Mathieu Bauderlique, 27 ans, mi-lourd (- 81 kg)

«Obélix» 

Mathieu Bauderlique en quart, dimanche à Rio. Battu en demi, il est en bronze. Photo Yuri Cortez. AFP

«Mathieu, c'est Obelix. Il va emplafonner des Romains, mais dire qu'il ne l'a pas fait exprès» dixit l'une de ses connaissances. Un ex-gamin turbulent - de son propre aveu -, deux fois viré de l'Insep pour des histoires de comportements, mais toujours décrit comme une authentique crème par tous ceux avec qui on en parle. Mardi, en demi-finale, «Obelix» n'a pas tenu face au cubain Julio Cesar La Cruz, champion du monde de la catégorie. Ce sera donc le bronze. De prime abord, Mathieu Bauderlique est ce qui se rapproche le plus d'un héros de film de boxe : un gros encaisseur passé chez les professionnels il y a environ deux ans, qui donne d'énormes gnons du gauche. En septembre dernier, il est devenu champion du monde APB (compétition pour les pros, organisée par la fédération amateure- le gloubi-boulga de la boxe), un titre qui lui a assuré une place à Rio. Un combat de dingue en finale face à Ehsan Rouzbahani, qui s'est fini avec du sang sur les coins du visage et une dérouillée au huitième round pour l'Iranien, arrêté par l'arbitre. Précision technique : pour placer les gros pains à ce niveau, il faut savoir se déplacer. Avoir l'intelligence nécessaire pour les mettre au bon moment.

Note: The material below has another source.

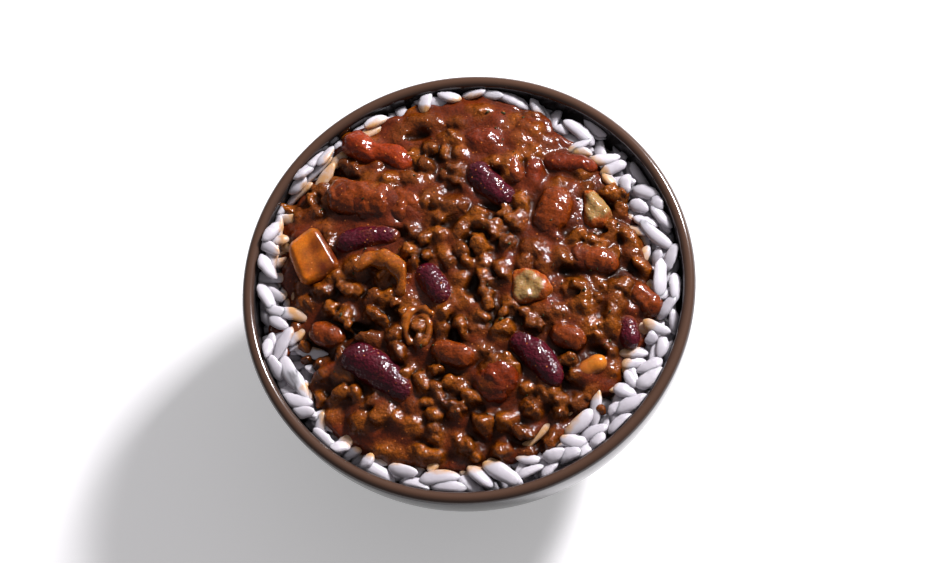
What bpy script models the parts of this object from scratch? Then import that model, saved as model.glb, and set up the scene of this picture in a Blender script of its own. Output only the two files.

Bauderlique s'était paumé après avoir échoué à participer aux Jeux de Londres, où il voulait combattre dans la catégorie des - 75 kilos, celle d'en dessous le concernant. Les régimes pour y arriver l'ont flingué. Il devient obsédé par son poids, plus que par la boxe. Il craque quelques mois avant de revenir. Pour préparer Rio, il a fallu qu'il se réadapte au format amateur : trois rounds, contre douze chez les pros. A fond tout dès le début donc, quoiqu'il est plutôt à l'aise dans ce format-là. Bauderlique s'entraîne toujours à Henin-Beaumont avec Mohamed Nichane, son coach de toujours. Bosse dans le business familial dans le Nord, une petite entreprise de literie.